Non aveva piovuto da quattro mesi e avevano chiamato un amico d'infanzia di papà Enrico, un rabdomante trasferitosi da tempo a Correggio, per individuare, con un semplice pezzo di legno in mano, il posto giusto in cui scavare. Furono "individuati" due posti e i Rabotti scelsero quello con la falda più alta, ossia più vicina alla superficie. L'orto sarebbe così migrato dalla sua vecchia posizione a quella attuale, attorno al pozzo scavato da un grande escavatore una settimana di novembre, con l'aiuto di due trattori che portavano via la terra di scavo. Quando l'acqua sgorgò violenta da sotto al masso era già buio. L'escavatorista ripulì al buio il terreno per come possibile ma quando tornò il mattino dopo, il terreno circostante era ricaduto sulla fonte nata la sera precedente... Senza poter approntare meglio il terreno, venne scavato di nuovo per posizionare 10 spezzoni di tubo in cemento, lunghi ognuno 1 metro e col diametro di 120 cm, fino a risalire e raggiungere l'attuale bocca del pozzo. A metà profondità si innestano nel pozzo le canaline di scolo che dal tetto convogliano il surplus di acqua piovana.
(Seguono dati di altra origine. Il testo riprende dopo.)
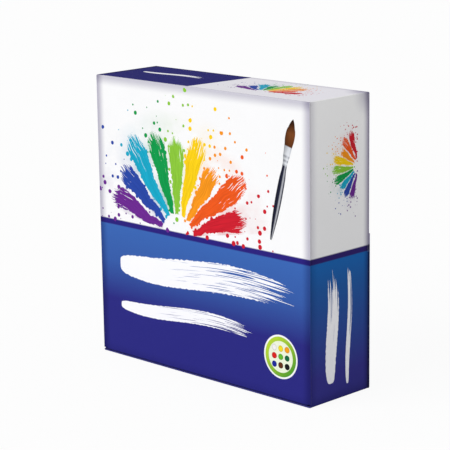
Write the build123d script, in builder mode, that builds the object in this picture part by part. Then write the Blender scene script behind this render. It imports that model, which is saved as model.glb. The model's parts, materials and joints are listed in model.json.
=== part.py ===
from build123d import *
import math
import os

# Paint box: a folding carton with a tuck-in lid that holds nine round jars of paint.
# Millimetres. X to the right, Y to the back, Z up. The origin is the middle of the base.
# The jars set the size of the carton: with these values it is about 115 wide, 115 high and 34 deep.

# Carton board and its folds
board = 0.5                 # thickness of the board
fold_radius = 0.35          # outside rounding where the board is creased
fold_gap = 0.1              # between two panels on either side of a moving crease
edge_relief = 0.2           # a back flap ends this far inside the side walls' outer faces

# Lid, tongue and dust flaps
tongue_length = 13.0        # from the lower crease to the tongue's free edge
tongue_corner = 6.0         # rounding of the tongue's free corners
tongue_side_gap = 1.2       # between the tongue's ends and the side walls
tongue_follow = 1 / 4       # the tongue turns this much as far as the lid
tongue_clearance = 0.2      # left under the tongue's edge as it swings out
lid_foot_gap = 0.4          # between the lid's lower crease and the bottom wall
flap_width = 28.0           # dust flap, from its crease to its free edge
flap_follow = 1 / 2         # a dust flap turns this much as far as the lid
flap_taper_spare = 0.1      # its upper edge falls this much faster than that, for each mm of width
flap_foot_taper = 0.2       # rise of its lower edge for each mm of width
flap_corner = 5.0           # rounding of its free corners
flap_end_gap = 0.5          # between the flap's upper corner and the top wall
flap_foot_gap = 1.5         # between the flap's lower corner and the tongue

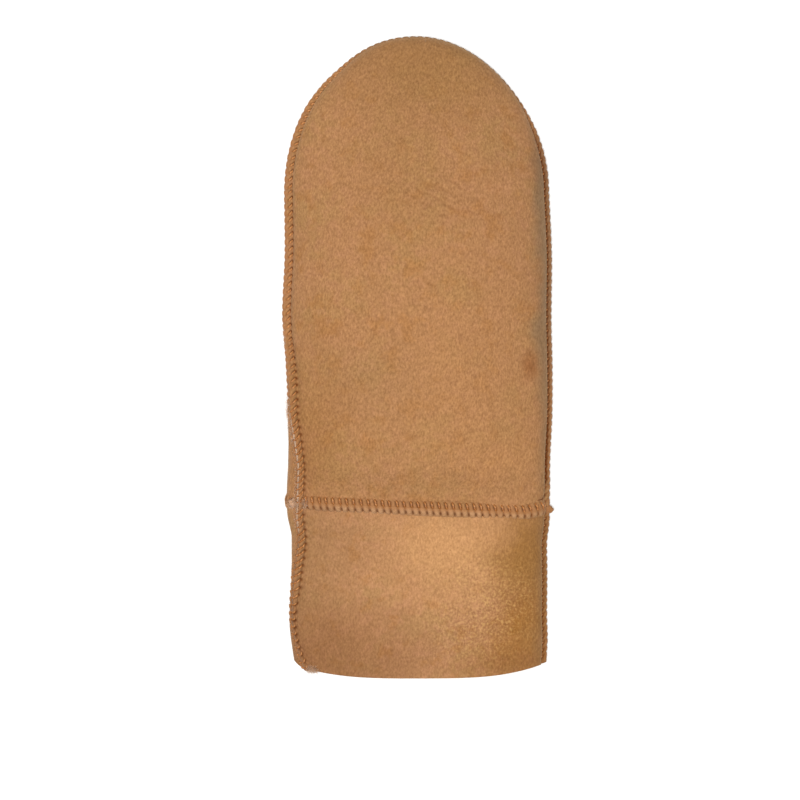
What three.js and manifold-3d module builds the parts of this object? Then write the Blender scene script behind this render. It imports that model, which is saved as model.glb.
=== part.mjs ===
// A right-hand shearling mitten lying on its palm, back of the hand up, with the thumb folded flat under the palm.
// Every panel is a sheepskin: a suede leather skin outside and its clipped fleece inside. The raw edges of two
// skins are laid together, stand out from the seam as a thin double edge, and are overcast with thread.
// Millimetres. +Y runs from the mouth of the cuff to the fingertips, -X is the thumb side, +Z is up.
import * as THREE from "three";
import { mergeVertices } from "three/addons/utils/BufferGeometryUtils.js";
import Module from "manifold-3d";

const wasm = await Module();
wasm.setup();

// The skins.
const LEATHER = 1.3; // thickness of the suede skin
const PILE = 4.5; // height of the fleece in the hand and the cuff
const THUMB_PILE = 2.6; // the thumb's fleece is clipped shorter
const GAP = 0.3; // clearance between neighbouring pieces
const FLEECE_SETBACK = 1; // the fleece's edge lies this far behind the skin along a seam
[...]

Nell'orto-giardino vivono ovviamente anche alberi da frutto: pere, mele, nespole, cotogne, pero corvino. Nell'allegro scambio di conserve mangerecce, un giorno mi venne donato un vasetto di marmellata di cagnetti. Cosa sono i cagnetti? Sono i frutti di una varietà selvatica di prugne che, a seconda della località, prende il nome di "amolo", "marosticano" oppure "mirabolano". I fiori possono bianchi o rosati (vedi foto in apertura di questa pagina) e i frutti, ottimi anche da freschi, sono deliziosamente aciduli se non addirittura bruschi.
Nell'orto di Oliviero non possono mancare i fiori di Mara: lavande, petunie, erba di san giovanni, peonie, rose e clematis - tutti in un mix di colori e profumi vibranti!





Alcuni alberi furono vittima di particolari vermi. Oliviero me li lasciò fotografare e rassomigliavano molto al temutissimo tarlo asiatico. Dopo essermi rivolta al Consorzio Fitosanitario di Reggio Emilia, fu possibile stabilire che per fortuna si trattava di un insetto chiamato Capnodis Tenebrionis e passai ad Oliviero le indicazioni su come prevenire una nuova moria di alberi nonché una foto fornitami proprio dal Consorzio per individuare più facilmente l'insetto adulto.